GIVEN TASK:
Write out only the span of lines that begins at the line with "extrude(amount=12)" and ends at the line with "bpy.context.scene.collection.objects.link(empty)". Keep both end lines, word for word.

(Entries taken from a collection)
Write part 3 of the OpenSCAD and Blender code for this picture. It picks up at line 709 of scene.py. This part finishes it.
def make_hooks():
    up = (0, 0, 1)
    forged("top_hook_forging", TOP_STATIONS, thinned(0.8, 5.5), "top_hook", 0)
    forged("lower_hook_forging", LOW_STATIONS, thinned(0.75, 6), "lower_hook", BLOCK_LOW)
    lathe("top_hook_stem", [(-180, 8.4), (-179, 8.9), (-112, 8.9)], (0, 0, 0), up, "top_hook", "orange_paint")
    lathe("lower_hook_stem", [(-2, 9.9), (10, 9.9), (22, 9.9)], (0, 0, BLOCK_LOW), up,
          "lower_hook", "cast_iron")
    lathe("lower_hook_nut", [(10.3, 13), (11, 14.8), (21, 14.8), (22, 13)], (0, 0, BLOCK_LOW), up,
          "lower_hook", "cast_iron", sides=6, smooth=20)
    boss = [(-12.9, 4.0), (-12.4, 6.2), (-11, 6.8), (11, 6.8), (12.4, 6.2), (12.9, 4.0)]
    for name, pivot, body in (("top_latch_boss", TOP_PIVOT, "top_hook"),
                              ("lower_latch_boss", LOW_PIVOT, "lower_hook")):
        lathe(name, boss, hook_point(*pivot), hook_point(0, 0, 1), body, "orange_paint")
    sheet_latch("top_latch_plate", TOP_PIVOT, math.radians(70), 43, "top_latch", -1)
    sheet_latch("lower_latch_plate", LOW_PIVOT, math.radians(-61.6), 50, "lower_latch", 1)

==

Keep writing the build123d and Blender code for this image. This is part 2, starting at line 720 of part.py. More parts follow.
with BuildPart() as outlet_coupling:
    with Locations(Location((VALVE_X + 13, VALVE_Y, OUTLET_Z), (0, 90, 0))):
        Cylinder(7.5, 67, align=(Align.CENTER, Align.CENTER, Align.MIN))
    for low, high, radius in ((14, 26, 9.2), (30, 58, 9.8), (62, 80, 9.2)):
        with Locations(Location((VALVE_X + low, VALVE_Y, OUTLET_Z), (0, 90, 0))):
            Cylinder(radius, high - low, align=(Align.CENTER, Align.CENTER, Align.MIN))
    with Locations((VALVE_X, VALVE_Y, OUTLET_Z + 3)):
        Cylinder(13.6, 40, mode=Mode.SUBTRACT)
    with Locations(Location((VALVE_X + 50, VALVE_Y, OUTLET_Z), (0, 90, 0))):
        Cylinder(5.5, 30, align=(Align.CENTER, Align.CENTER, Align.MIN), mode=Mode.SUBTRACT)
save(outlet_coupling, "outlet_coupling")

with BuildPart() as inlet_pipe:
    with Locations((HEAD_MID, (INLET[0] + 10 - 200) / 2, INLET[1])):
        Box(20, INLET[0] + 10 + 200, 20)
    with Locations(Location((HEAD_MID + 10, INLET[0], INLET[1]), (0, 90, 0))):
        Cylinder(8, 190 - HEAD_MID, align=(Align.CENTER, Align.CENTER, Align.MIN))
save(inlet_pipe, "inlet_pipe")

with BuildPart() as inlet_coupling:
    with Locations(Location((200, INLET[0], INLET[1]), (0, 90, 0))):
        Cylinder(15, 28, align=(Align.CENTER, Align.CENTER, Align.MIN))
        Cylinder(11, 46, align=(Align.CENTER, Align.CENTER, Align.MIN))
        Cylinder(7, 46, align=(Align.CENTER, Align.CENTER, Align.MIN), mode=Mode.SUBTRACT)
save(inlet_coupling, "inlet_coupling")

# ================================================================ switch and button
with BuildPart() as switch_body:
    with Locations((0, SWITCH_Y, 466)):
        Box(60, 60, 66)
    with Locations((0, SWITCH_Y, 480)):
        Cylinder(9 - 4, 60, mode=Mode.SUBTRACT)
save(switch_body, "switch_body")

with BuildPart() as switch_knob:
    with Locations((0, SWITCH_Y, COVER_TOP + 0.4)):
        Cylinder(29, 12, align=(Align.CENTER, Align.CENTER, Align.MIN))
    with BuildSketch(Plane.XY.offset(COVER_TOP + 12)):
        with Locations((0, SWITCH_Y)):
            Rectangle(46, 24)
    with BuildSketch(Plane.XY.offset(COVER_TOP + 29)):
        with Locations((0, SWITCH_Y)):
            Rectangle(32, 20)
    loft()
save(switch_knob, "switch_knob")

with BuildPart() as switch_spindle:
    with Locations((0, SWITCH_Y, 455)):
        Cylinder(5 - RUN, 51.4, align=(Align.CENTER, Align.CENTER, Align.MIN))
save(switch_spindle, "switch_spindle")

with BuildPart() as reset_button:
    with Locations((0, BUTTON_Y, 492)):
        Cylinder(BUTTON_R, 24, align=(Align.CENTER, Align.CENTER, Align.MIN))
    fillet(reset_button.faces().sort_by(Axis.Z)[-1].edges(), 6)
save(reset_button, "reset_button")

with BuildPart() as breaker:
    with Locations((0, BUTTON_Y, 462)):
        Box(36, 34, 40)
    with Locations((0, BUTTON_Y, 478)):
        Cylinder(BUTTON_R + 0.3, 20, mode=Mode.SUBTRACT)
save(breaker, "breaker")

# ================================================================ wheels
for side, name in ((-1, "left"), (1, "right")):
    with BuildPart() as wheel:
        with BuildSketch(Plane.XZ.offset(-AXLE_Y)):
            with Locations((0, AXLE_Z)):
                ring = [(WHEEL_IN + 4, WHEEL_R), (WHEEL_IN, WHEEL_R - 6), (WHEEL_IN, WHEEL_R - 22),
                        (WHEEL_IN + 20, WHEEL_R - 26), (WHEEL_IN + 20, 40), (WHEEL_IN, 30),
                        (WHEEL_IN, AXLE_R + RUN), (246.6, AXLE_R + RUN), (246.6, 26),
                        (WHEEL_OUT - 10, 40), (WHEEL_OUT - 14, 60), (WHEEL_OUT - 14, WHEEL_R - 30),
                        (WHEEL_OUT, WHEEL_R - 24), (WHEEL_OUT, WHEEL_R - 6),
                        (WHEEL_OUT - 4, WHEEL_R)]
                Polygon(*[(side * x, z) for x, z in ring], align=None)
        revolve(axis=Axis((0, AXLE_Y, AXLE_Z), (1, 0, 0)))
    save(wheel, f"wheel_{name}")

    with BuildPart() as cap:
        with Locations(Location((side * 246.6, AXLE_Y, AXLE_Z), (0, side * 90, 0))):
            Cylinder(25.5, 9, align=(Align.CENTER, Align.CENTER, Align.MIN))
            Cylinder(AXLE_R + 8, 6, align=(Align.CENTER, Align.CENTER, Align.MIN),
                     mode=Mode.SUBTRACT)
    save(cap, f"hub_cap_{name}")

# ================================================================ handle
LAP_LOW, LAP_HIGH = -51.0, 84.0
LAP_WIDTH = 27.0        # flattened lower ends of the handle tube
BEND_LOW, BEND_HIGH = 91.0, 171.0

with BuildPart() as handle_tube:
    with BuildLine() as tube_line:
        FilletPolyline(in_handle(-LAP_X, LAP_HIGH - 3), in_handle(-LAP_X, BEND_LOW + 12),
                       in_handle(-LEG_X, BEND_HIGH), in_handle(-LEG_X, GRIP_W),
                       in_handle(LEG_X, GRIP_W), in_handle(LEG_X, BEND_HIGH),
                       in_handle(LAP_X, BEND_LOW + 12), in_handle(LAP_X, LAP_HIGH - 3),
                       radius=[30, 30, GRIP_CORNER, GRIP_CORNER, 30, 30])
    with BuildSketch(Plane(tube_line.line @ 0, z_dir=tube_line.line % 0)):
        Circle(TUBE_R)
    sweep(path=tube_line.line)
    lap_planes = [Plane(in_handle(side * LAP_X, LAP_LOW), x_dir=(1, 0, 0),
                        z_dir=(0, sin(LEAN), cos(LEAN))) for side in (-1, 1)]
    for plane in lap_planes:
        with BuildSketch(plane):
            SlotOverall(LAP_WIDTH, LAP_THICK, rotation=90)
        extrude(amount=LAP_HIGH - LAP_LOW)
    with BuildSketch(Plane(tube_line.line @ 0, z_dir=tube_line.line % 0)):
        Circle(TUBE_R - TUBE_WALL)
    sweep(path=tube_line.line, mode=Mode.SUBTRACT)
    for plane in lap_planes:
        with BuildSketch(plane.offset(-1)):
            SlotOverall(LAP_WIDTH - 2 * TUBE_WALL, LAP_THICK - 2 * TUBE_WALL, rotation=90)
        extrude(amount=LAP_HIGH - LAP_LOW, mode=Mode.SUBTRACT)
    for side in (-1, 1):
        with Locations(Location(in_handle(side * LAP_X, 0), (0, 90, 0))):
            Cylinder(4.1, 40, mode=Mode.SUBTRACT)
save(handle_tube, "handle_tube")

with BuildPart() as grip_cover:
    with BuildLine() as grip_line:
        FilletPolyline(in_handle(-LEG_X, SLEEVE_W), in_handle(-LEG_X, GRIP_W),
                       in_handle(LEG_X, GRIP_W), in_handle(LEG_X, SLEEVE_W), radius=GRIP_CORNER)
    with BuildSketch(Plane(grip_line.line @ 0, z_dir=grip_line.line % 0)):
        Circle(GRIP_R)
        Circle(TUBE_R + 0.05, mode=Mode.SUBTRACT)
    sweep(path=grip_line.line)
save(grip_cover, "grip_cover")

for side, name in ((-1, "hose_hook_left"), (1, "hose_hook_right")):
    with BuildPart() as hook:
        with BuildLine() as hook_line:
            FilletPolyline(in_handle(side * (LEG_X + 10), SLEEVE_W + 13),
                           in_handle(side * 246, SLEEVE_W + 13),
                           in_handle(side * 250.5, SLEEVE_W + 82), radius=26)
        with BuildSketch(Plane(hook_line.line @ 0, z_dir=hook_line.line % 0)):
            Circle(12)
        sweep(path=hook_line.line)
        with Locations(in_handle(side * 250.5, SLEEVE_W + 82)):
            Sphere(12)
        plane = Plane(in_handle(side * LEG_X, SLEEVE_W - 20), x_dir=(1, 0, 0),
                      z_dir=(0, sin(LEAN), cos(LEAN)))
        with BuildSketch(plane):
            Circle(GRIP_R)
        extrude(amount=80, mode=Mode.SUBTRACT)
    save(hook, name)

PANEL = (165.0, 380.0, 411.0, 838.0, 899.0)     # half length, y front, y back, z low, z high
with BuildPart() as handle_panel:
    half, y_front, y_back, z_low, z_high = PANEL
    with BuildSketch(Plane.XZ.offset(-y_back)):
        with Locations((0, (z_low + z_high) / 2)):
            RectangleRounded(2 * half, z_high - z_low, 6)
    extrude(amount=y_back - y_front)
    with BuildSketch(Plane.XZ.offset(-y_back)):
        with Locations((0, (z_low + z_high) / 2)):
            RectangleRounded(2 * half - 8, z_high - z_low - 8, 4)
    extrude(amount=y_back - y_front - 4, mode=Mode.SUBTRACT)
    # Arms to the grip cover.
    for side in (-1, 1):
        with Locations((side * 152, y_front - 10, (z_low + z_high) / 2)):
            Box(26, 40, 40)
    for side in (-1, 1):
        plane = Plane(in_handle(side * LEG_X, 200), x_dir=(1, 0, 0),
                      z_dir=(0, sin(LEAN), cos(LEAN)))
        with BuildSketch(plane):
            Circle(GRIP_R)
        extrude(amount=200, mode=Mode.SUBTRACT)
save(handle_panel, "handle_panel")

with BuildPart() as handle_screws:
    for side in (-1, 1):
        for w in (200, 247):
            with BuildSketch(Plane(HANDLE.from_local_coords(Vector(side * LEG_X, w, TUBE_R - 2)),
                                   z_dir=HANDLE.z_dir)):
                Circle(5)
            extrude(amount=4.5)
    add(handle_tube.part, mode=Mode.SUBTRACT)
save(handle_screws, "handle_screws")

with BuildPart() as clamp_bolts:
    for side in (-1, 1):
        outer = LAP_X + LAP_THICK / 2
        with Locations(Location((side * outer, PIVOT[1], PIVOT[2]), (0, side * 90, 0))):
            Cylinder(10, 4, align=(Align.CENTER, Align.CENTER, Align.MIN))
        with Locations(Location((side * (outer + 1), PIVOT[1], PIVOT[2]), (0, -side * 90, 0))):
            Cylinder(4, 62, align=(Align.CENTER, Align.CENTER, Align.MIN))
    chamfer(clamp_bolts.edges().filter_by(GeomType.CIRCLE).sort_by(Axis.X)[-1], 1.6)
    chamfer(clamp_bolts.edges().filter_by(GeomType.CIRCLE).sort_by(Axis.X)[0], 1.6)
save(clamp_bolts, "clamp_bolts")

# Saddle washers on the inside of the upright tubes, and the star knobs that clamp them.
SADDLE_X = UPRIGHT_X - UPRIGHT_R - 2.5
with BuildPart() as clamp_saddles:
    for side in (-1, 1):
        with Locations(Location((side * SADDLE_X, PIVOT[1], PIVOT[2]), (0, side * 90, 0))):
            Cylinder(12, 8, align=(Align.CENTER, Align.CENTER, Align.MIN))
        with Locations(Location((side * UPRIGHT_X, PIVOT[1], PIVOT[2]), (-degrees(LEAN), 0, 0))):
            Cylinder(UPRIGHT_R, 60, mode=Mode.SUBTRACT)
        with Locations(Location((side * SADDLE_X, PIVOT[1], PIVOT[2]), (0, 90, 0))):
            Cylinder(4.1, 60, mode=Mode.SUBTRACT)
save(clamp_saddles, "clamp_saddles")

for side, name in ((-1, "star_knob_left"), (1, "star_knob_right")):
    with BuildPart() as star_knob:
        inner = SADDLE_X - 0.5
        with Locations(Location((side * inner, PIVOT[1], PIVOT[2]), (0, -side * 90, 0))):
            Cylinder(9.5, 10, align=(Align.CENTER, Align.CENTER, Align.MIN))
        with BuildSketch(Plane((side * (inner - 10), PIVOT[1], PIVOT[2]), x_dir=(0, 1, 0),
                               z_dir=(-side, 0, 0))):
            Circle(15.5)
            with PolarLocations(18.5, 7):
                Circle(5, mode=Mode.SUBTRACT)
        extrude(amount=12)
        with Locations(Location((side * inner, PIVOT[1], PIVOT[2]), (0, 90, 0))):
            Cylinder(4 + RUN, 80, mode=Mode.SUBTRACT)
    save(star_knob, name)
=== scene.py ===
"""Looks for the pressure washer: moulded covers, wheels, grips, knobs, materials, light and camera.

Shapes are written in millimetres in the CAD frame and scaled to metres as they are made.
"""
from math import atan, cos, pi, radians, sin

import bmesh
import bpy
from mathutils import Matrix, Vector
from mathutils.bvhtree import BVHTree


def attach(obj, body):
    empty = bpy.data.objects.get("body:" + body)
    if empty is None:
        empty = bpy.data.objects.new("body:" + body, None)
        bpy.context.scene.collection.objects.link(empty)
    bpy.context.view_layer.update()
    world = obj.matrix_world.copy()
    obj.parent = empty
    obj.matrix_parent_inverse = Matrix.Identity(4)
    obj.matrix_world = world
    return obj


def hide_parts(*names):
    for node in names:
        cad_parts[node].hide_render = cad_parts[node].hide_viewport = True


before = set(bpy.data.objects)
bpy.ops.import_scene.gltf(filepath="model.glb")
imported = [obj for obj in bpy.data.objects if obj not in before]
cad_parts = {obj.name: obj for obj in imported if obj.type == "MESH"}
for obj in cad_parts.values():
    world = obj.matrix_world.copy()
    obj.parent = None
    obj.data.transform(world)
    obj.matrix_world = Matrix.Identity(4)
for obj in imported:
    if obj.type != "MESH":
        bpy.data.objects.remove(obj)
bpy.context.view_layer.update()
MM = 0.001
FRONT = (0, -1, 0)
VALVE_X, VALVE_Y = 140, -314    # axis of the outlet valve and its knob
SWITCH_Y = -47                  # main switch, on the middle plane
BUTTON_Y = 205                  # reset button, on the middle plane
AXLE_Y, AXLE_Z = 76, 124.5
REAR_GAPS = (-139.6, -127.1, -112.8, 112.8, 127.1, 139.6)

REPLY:
        extrude(amount=12)
        with Locations(Location((side * inner, PIVOT[1], PIVOT[2]), (0, 90, 0))):
            Cylinder(4 + RUN, 80, mode=Mode.SUBTRACT)
    save(star_knob, name)
=== scene.py ===
"""Looks for the pressure washer: moulded covers, wheels, grips, knobs, materials, light and camera.

Shapes are written in millimetres in the CAD frame and scaled to metres as they are made.
"""
from math import atan, cos, pi, radians, sin

import bmesh
import bpy
from mathutils import Matrix, Vector
from mathutils.bvhtree import BVHTree


def attach(obj, body):
    empty = bpy.data.objects.get("body:" + body)
    if empty is None:
        empty = bpy.data.objects.new("body:" + body, None)
        bpy.context.scene.collection.objects.link(empty)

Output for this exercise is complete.